February 19, 2021 | No Comments
The Book of Two Ways
by Jodi Picoult
Date Published: September 22, 2020
Published By: Ballantine
Page Count: 416
Publisher’s Description:
Everything changes in a single moment for Dawn Edelstein. She’s on a plane when the flight attendant makes an announcement: prepare for a crash landing. She braces herself as thoughts flash through her mind. The shocking thing is, the thoughts are not of her husband, but a man she last saw fifteen years ago: Wyatt Armstrong.
Dawn, miraculously, survives the crash, but so do all the doubts that have suddenly been raised. She has led a good life. Back in Boston, there is her husband, Brian, her beloved daughter, and her work as a death doula, where she helps ease the transition between life and death for patients in hospice.
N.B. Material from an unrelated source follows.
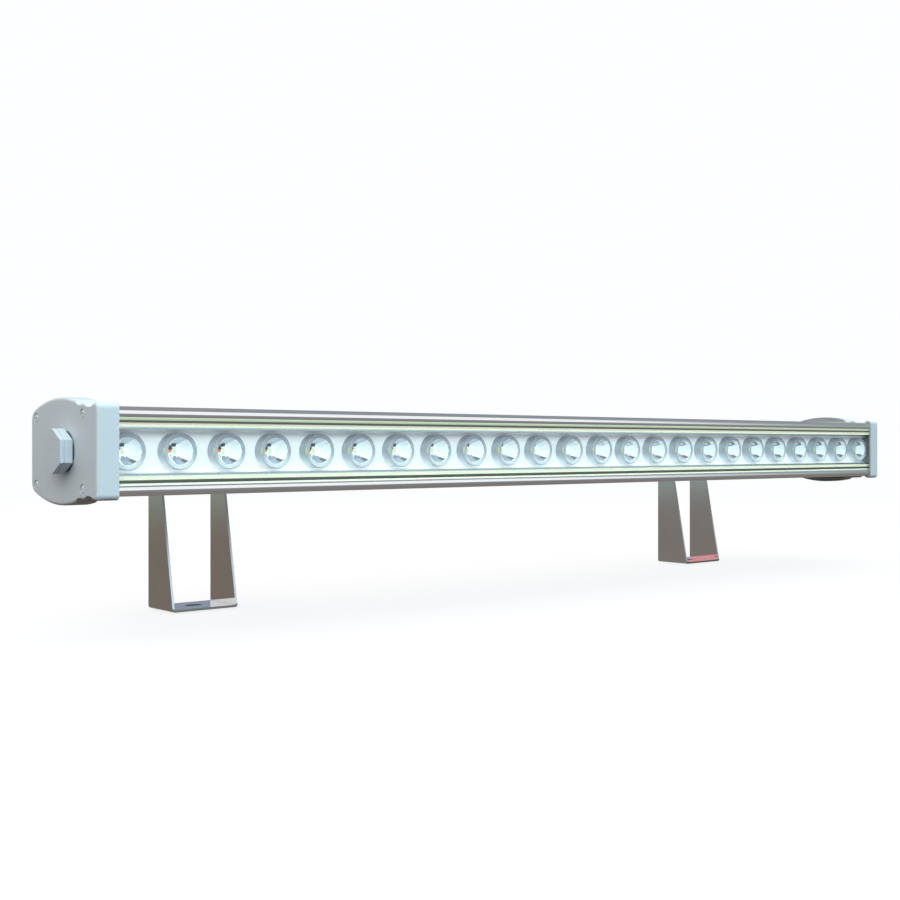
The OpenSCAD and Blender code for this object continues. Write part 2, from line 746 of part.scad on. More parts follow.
// Terminal block beside the driver, at the cable end
module terminal_block() color("white") lamp()
    translate([driver_l / 2 + block_poles * block_pole, driver_at + driver_d / 2, -room_z]) difference() {
        translate([0, 0, block_h / 2]) cube([block_poles * block_pole, block_d, block_h], center = true);
        for (i = [0:block_poles - 1])
            translate([(i - (block_poles - 1) / 2) * block_pole, 0, block_h / 2])
                cylinder(d = block_screw, h = block_h);
    }

// Section of a strip folded into a U, open upwards, with its folded edge at zero
module strap_section(w, h) {
    outer = bend_r + strap_t;
    difference() {
        fold_section(w, h, outer);
        translate([0, strap_t]) fold_section(w - 2 * strap_t, h, bend_r);
    }
}

module fold_section(w, h, r) {
    translate([-w / 2, r]) square([w, h - r]);
    translate([r - w / 2, 0]) square([w - 2 * r, h - r]);
    for (s = [-1, 1]) translate([s * (w / 2 - r), r]) circle(r = r);
}

// Side view of a mounting bracket: upright at the back, sloping at the front, round at the axis
module foot_side() {
    centre = [pivot_y, axis_h];
    polygon([
        [-foot_d / 2, 0], [foot_d / 2, 0], touch([foot_d / 2, 0], centre, ear_r, -1), centre,
        touch([-foot_d / 2, 0], centre, ear_r, 1)
    ]);
    translate(centre) circle(r = ear_r);
}

// Mounting bracket: a strip folded into a U, with a slot in its foot
module mounting_bracket() {
    difference() {
        intersection() {
            rotate([90, 0, 0]) linear_extrude(foot_d + over, center = true)
                strap_section(foot_w, axis_h + ear_r);
            along_x(foot_w + over) foot_side();
        }
        for (s = [-1, 1]) translate([s * (slot_l - slot_w) / 2, 0, 0])
            cylinder(d = slot_w, h = 4 * strap_t, center = true);
        cube([slot_l - slot_w, slot_w, 4 * strap_t], center = true);
        translate([0, pivot_y, axis_h]) rod_x(pivot_dia + 2 * thread_play, foot_w + over);
    }
}

// Side view of a hinge bracket, from the back of the housing to its round ears
module hinge_side() {
    centre = [hinge_reach, 0];
    top = hinge_plate_h / 2;
    polygon([
        [0, -top], [hinge_flat, -top], touch([hinge_flat, -top], centre, ear_r, -1), centre,
        touch([hinge_flat, top], centre, ear_r, 1), [hinge_flat, top], [0, top]
    ]);
    translate(centre) circle(r = ear_r);
}

// Hinge bracket: a smaller U that is screwed to the housing and turns between the mounting bracket's arms
module hinge_bracket() {
    translate([0, lamp_y + back_d, axis_h]) difference() {
        intersection() {
            linear_extrude(hinge_plate_h + over, center = true)
                strap_section(hinge_w, hinge_reach + ear_r);
            along_x(hinge_w + over) hinge_side();
        }
        translate([0, hinge_reach, 0]) rod_x(pivot_dia + 2 * pivot_play, hinge_w + over);
        at_tee_screws() rod_y(tee_dia + 2 * fit, 4 * strap_t);
    }
}

module at_tee_screws() for (s = [-1, 1]) translate([s * tee_pitch / 2, 0, 0]) children();

// Square nuts in the slot at the back of the housing
module slot_nuts() {
    translate([0, lamp_y + back_d - tee_lip - tee_nut_h / 2, axis_h]) at_tee_screws() difference() {
        cube([tee_nut_w, tee_nut_h, tee_nut_w], center = true);
        rod_y(tee_dia + 2 * thread_play, tee_nut_h + over);
    }
}

// Hexagon head screws that hold a hinge bracket to the housing
module hinge_screws() {
    shank = strap_t + tee_lip + tee_nut_h;
    translate([0, lamp_y + back_d, axis_h]) at_tee_screws() {
        translate([0, strap_t - shank / 2, 0]) rod_y(tee_dia, shank);
        translate([0, strap_t + tee_head_h / 2, 0]) rotate([90, 0, 0])
            cylinder(r = hex_rad(tee_head_af), h = tee_head_h, center = true, $fn = 6);
    }
}

// Draws one copy at each arm of a bracket, with its outer face at zero and the gap between the arms
// on the negative side
module at_arms() {
    for (s = [0, 1]) mirror([s, 0, 0]) translate([foot_w / 2, pivot_y, axis_h]) children();
}

inner_washer_x = arm_in - hinge_play - foot_w / 2;  // outer face of the inner washer, from the arm's face

module pivot_bolts() {
    shank = washer_t - inner_washer_x + washer_t + nut_h + bolt_tail;
    at_arms() {
        translate([washer_t + bolt_head_h / 2, 0, 0]) hex_x(bolt_head_af, bolt_head_h);
        translate([washer_t - shank / 2, 0, 0]) rod_x(pivot_dia, shank);
    }
}

// Steel washer of the given thickness, its outer face at zero
module washer_x(dia, t) {
    translate([-t / 2, 0, 0]) difference() {
        rod_x(dia, t);
        rod_x(pivot_dia + 2 * thread_play, t + over);
    }
}

module pivot_washers() at_arms() {
    translate([washer_t, 0, 0]) washer_x(washer_dia, washer_t);
    translate([inner_washer_x, 0, 0]) washer_x(washer_dia, washer_t);
}

module friction_washers() at_arms() translate([-strap_t, 0, 0]) washer_x(washer_dia, friction_t);

module pivot_nuts() at_arms() translate([inner_washer_x - washer_t - nut_h / 2, 0, 0]) difference() {
    hex_x(bolt_head_af, nut_h);
    rod_x(pivot_dia + 2 * thread_play, nut_h + over);
}

module near_hinge_bracket() color("lightgray") at_near() hinge_bracket();

module far_hinge_bracket() color("lightgray") at_far() hinge_bracket();

module near_slot_nuts() color("silver") at_near() slot_nuts();

module far_slot_nuts() color("silver") at_far() slot_nuts();

module near_hinge_screws() color("silver") at_near() hinge_screws();

module far_hinge_screws() color("silver") at_far() hinge_screws();

module near_mounting_bracket() color("darkgray") at_near() mounting_bracket();

module far_mounting_bracket() color("darkgray") at_far() mounting_bracket();

module near_pivot_bolts() color("silver") at_near() pivot_bolts();

module far_pivot_bolts() color("silver") at_far() pivot_bolts();

module near_pivot_washers() color("silver") at_near() pivot_washers();

module far_pivot_washers() color("silver") at_far() pivot_washers();

module near_friction_washers() color("black") at_near() friction_washers();

module far_friction_washers() color("black") at_far() friction_washers();

module near_pivot_nuts() color("silver") at_near() pivot_nuts();

module far_pivot_nuts() color("silver") at_far() pivot_nuts();

housing();
near_end_cap();
far_end_cap();
near_cap_gasket();
far_cap_gasket();
near_cap_screws();
far_cap_screws();
blanking_plug();
blanking_plug_seal();
blanking_plug_locknut();
cable_gland_body();
cable_gland_washer();
cable_gland_locknut();
cable_gland_seal();
cable_gland_nut();
front_glass();
glass_seals();
glass_bedding();
reflector_panel();
light_board();
light_emitters();
lens_holders();
lenses();
board_screws();
driver_case();
terminal_block();
near_hinge_bracket();
far_hinge_bracket();
near_slot_nuts();
far_slot_nuts();
near_hinge_screws();
far_hinge_screws();
near_mounting_bracket();
far_mounting_bracket();
near_pivot_bolts();
far_pivot_bolts();
near_pivot_washers();
far_pivot_washers();
near_friction_washers();
far_friction_washers();
near_pivot_nuts();
far_pivot_nuts();
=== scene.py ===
# %% [markdown]
# An outdoor wall washer: an aluminium bar with a row of lensed lamps behind glass, two cast end caps
# and two polished steel brackets. Its exact shapes come from the CAD frame, which is loaded first and
# never moved. This lesson adds a camera, a small photographic studio, the moulded lamp optics and a
# finish for every part.

# %% The frame
import math

import bpy
from mathutils import Matrix, Vector


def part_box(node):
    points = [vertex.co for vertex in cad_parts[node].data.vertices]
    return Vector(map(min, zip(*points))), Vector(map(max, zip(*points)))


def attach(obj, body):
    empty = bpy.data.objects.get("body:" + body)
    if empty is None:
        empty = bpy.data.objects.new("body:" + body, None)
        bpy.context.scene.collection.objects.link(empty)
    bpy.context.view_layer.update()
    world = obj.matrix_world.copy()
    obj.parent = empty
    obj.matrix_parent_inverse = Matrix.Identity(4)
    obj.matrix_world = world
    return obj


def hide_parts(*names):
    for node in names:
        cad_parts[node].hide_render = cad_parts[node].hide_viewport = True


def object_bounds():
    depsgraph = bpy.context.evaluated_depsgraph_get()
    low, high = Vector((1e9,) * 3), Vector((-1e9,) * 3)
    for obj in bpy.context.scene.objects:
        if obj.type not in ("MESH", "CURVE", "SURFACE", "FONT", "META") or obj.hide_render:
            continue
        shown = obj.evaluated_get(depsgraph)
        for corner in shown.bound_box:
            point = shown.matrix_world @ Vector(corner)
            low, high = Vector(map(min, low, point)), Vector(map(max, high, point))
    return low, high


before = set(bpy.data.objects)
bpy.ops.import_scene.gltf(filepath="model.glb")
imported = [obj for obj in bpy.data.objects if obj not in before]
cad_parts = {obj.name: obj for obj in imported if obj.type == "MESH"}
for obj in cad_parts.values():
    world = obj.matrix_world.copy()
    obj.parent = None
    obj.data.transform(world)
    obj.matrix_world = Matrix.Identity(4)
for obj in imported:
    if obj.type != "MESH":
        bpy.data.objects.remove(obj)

MM = 0.001
QUARTER_TURN = math.radians(90)
scene = bpy.context.scene
cad_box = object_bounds()
print("CAD box", [round(side / MM, 1) for side in cad_box[1] - cad_box[0]], "mm")

# %% [markdown]
# The camera stands level with the lamp, off its left end, and looks along it, so that one metre of
# bar shrinks to little more than half its height at the far end. A camera can be placed by eye, but
# its distance shows in how fast the bar narrows: here it was worked out from the bar's two edges and
# the upright lines of the brackets. The camera is level and the small offset in height is a lens
# shift, because a tilted camera would make the brackets lean.

# %% The camera
CAMERA_AT = (-874.2 * MM, -973.1 * MM, 140 * MM)
CAMERA_TURN = math.radians(-40.44)
LENS_SHIFT = -0.0039
camera_data = bpy.data.cameras.new("camera")
camera_data.lens = 50
camera_data.sensor_width = 36
camera_data.shift_y = LENS_SHIFT
camera = bpy.data.objects.new("camera", camera_data)
camera.location = CAMERA_AT
camera.rotation_euler = (QUARTER_TURN, 0, CAMERA_TURN)
scene.collection.objects.link(camera)
scene.camera = camera
scene.view_settings.view_transform = "Standard"
print("camera", [round(value, 3) for value in camera.location])

# %% [markdown]
# Finishes are built from shader nodes. Wiring them by hand takes four lines for each sum, so a small
# class wraps an output and lets Python's own signs add the Math nodes. Another class makes every
# other node: its settings come first, then the values or wires of its sockets.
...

But somewhere in Egypt is Wyatt Armstrong, who works as an archaeologist unearthing ancient burial sites, a job she once studied for, but was forced to abandon when life suddenly intervened. And now, when it seems that fate is offering her second chances, she is not as sure of the choice she once made.
After the crash landing, the airline ensures the survivors are seen by a doctor, then offers transportation wherever they want to go. The obvious option for Dawn is to continue down the path she is on and go home to her family. The other is to return to the archaeological site she left years before, reconnect with Wyatt and their unresolved history, and maybe even complete her research on The Book of Two Ways–the first known map of the afterlife.
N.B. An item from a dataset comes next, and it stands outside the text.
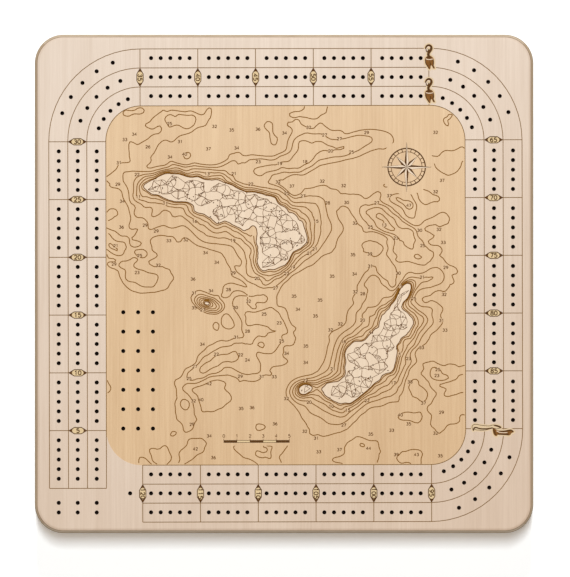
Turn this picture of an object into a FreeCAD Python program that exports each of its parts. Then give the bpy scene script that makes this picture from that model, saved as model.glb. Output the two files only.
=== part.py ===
import FreeCAD, Part
import math
import os

# Cribbage box with a drawer, in millimetres.
# Origin: centre of the footprint, on the surface the feet stand on. +Z up.
# +Y points to the far edge of the board as a player reads it. The drawer opens towards -Y.

Vector = FreeCAD.Vector
UP = Vector(0, 0, 1)

# ---- Driving dimensions -------------------------------------------------------------

# Case
board_side = 304.8          # outline of the board, 12 in square
corner_radius = 17.5        # vertical corners of the outline
round_over = 3.2            # rounded rim of the top panel, near 1/8 in
eased_edge = 1.0            # chamfered rim of the bottom panel
top_thickness = 9.0
bay_height = 21.0           # height of the walls, and of the bay between the panels
bottom_thickness = 6.0
wall = 18.0                 # width of the walls
tongue = 6.0                # width and depth of the tongues that join the walls
rail = 12.0                 # width of the guides, the stop rail and the centre rib

# Feet
foot_height = 2.1
foot_radius = 6.0
foot_chamfer = 0.8
foot_facets = 24
foot_inset = 26.0           # centre of a foot from the two edges beside it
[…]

As the story unfolds, Dawn’s two possible futures unspool side by side, as do the secrets and doubts long-buried beside them. Dawn must confront the questions she’s never truly asked: What does a life well-lived look like? When we leave this earth, what do we leave behind? Do we make choices…or do our choices make us? And who would you be, if you hadn’t turned out to be the person you are right now?
My Star Rating:
My Review:
The Book of Two Ways by Jodi Picoult
My rating: 5 of 5 stars
Amazing. Lots to unpack on this one. Ancient Egypt. Death. Physics. Past, present, future. Impossible choices. Multi universes. Choices.
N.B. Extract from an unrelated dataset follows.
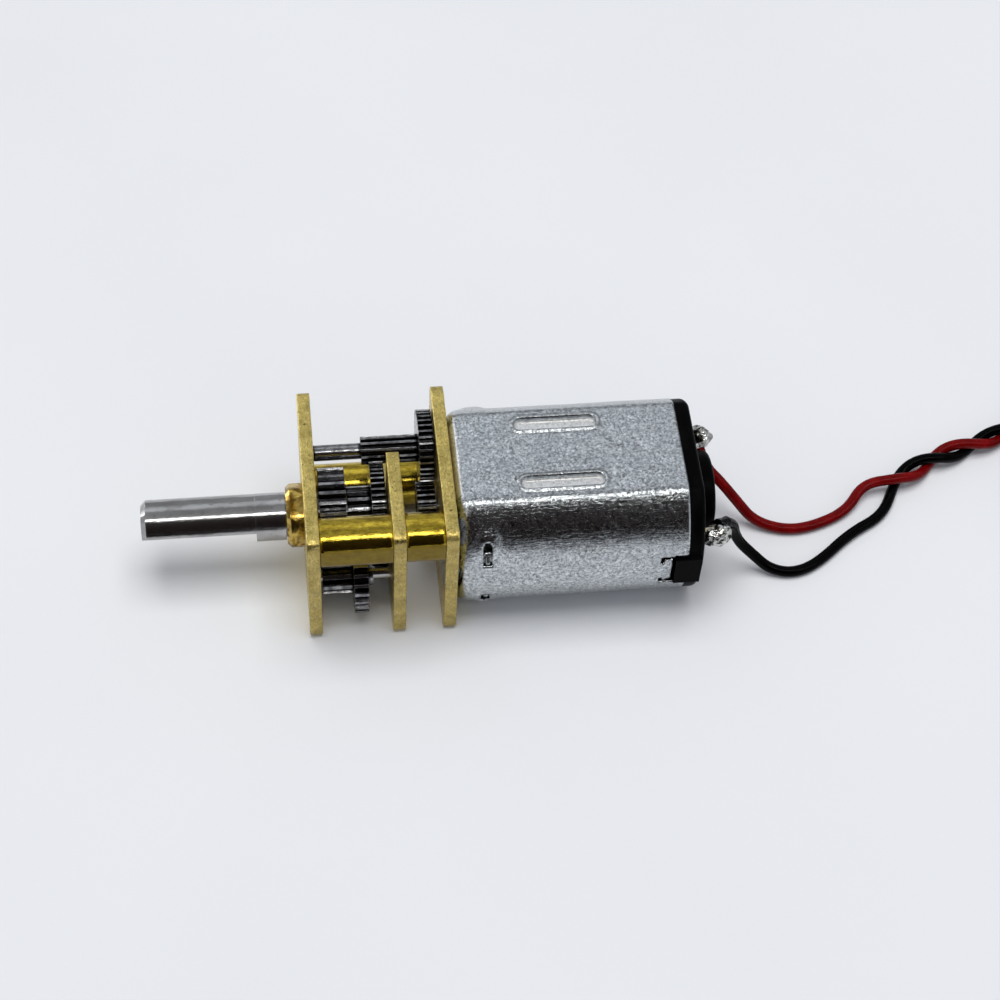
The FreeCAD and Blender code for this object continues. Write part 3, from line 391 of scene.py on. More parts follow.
def post_brass():
    """Turned brass rod: warm and glossy, rubbed along its length, small pits and stains; the filed side
    flats darker, partly a duller filed finish and partly painted shade.
    """
    r = Recipe("post_brass", Metallic=1.0)
    rub = r.noise(0.00020, 4.0, (0.30, 3.0, 3.0), 0.65)
    stain = r.noise(0.0005, 5.0, (0.6, 1.0, 1.0), 0.65)
    pits = r.cells(0.00042)
    tone = r.mixed(r.spread(stain, 0.40, 0.62), (0.68, 0.51, 0.06), (0.32, 0.22, 0.025))
    tone = r.mixed(r.spread(rub, 0.50, 0.72, 0.0, 0.6), tone, (0.26, 0.17, 0.02))
    tone = r.mixed(r.spread(pits, 0.02, 0.10, 0.7, 0.0), tone, (0.14, 0.08, 0.01))
    # The filed side flats are darkened: partly a duller filed finish, partly painted shade for the dim
    # reflection they show.
    tone = r.mixed(r.spread(r.distance("Y"), 0.00592, 0.00597, 0.0, 0.85), tone, (0.12, 0.08, 0.015))
    rough = r.sum(r.spread(stain, 0.35, 0.7, 0.09, 0.17), r.spread(rub, 0.3, 0.7, -0.02, 0.04))
    r.bump(rub, 0.000006)
    r.bump(stain, 0.000007)
    return r.done(tone, rough)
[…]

Picoult writes in this book that we do not make our choices; our choices make us. How do you know you’ve made the right ones? How do you weigh one against the other, like weighing your soul against a feather of truth?
I enjoyed this book very much. I’m certainly feeling introspective as I sit here having just finished it. It was hard to read sometimes. Uncomfortable. Dawn is a death-doula and the book talks a lot about death in ways that people like to avoid. But if there’s one thing it got right, it was the connections. I loved how genuine and real everyone felt.
One question, though. Were the letters a plot hole?